If you are trying to grow veggies from your AP system then yes, growing duckweed or other water plants to feed the fish will be robbing your veggies of nutrients.
Keep in mind that with tilapia you should probably not supplement more than 50% of their diet with duckweed since any more than that and you are likely to have reduced growth rates.
Duckweed and water hyacinth (where legal), do use up ammonia directly (as do many water and pond plants) and can do quite a bit to help keep water clean. But as noted, maybe too much if you actually want to grow veggies so using a separate pool with a little aeration can probably grow more fodder without throwing your AP system too far out of whack.
This is fascinating! I have been wondering what to do with extra tilapia fingerlings. I'll have to try this with my chickens!
I'm growing duckweed with my aquaponics and the baby tilapia love it. Doesn't seem to grow very fast at all in the aquaponics system. I've put a bunch more fingerlings in the tank to try to kick up the nutrient levels to see if that helps.

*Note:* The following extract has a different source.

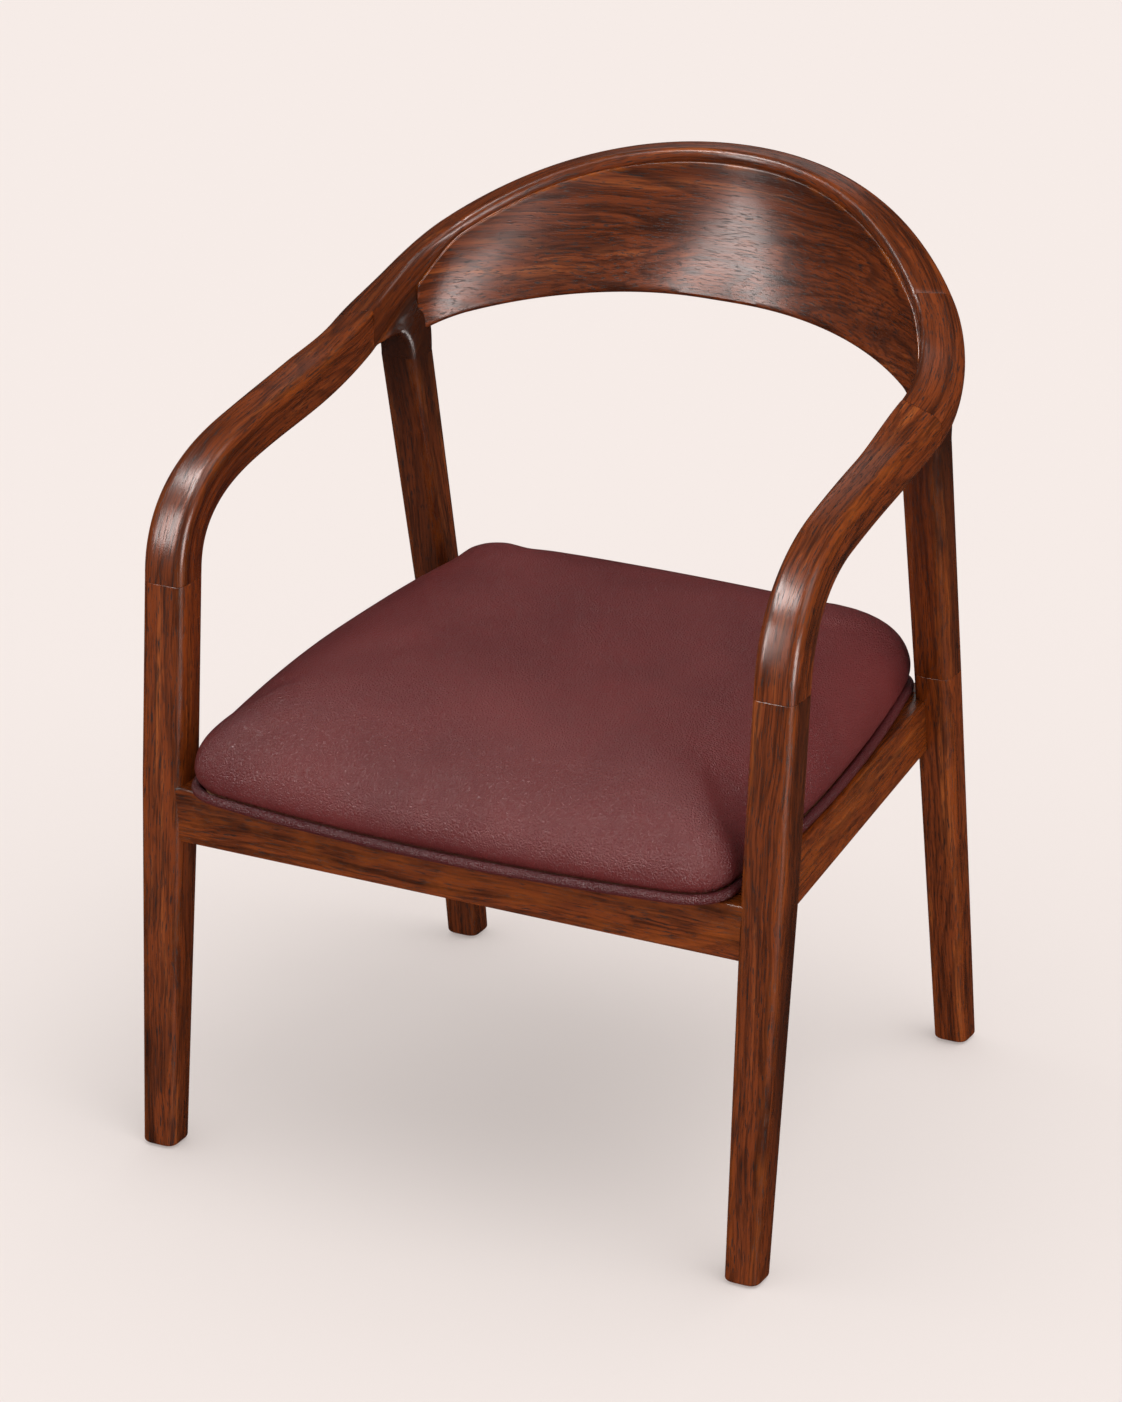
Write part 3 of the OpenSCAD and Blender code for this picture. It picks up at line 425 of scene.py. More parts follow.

Very interesting discussion on the omega-3s. The complaints that I read about regarding low omega 3s in tilapia all seem to stem from commercially farmed tilapia. One of the reasons for raising my own tilapia was the assumption that if I fed them duckweed, black soldier fly grubs, and the expensive fish food, they'd have higher omega 3s than the commercial ones fed primarily corn and soy. Has anyone discovered any data regarding the fat profile of commercially raised tilapia vs aquaponic tliapia? It's a little prohibitively expensive to go out and spend $500 at a food lab.
ps: update on feeding fingerlings to chickens: first try, not very interested. I came back a week later, and they went totally crazy over the fingerlings. couldn't get enough and they chased each other around trying to get each other's snacks.
Keep in mind, that when you try to grow duckweed in a system, it will suck up nutrients often before your veggies can get them.
In my gravel pit "system" growing duck weed helped suck up extra nutrients that were burning my plants while I could only pump once a week much of the summer due to the low water table, helped keep the pond cool too (the sun sure beats down on it) till my trees get big enough to shade it.
I will have to remember this when I get to many bass fry, or if despite the bass I end up with so many minnows in the pond they are squeezing each other out of the water again!
Transporting fish has a few unique requirements that must be met or you will have dead fish. And you are right about shareing.
jim
Bobby McGovern said:
Why not offer them to members who are interested. Give them away and let whoever is interested pay the shipping.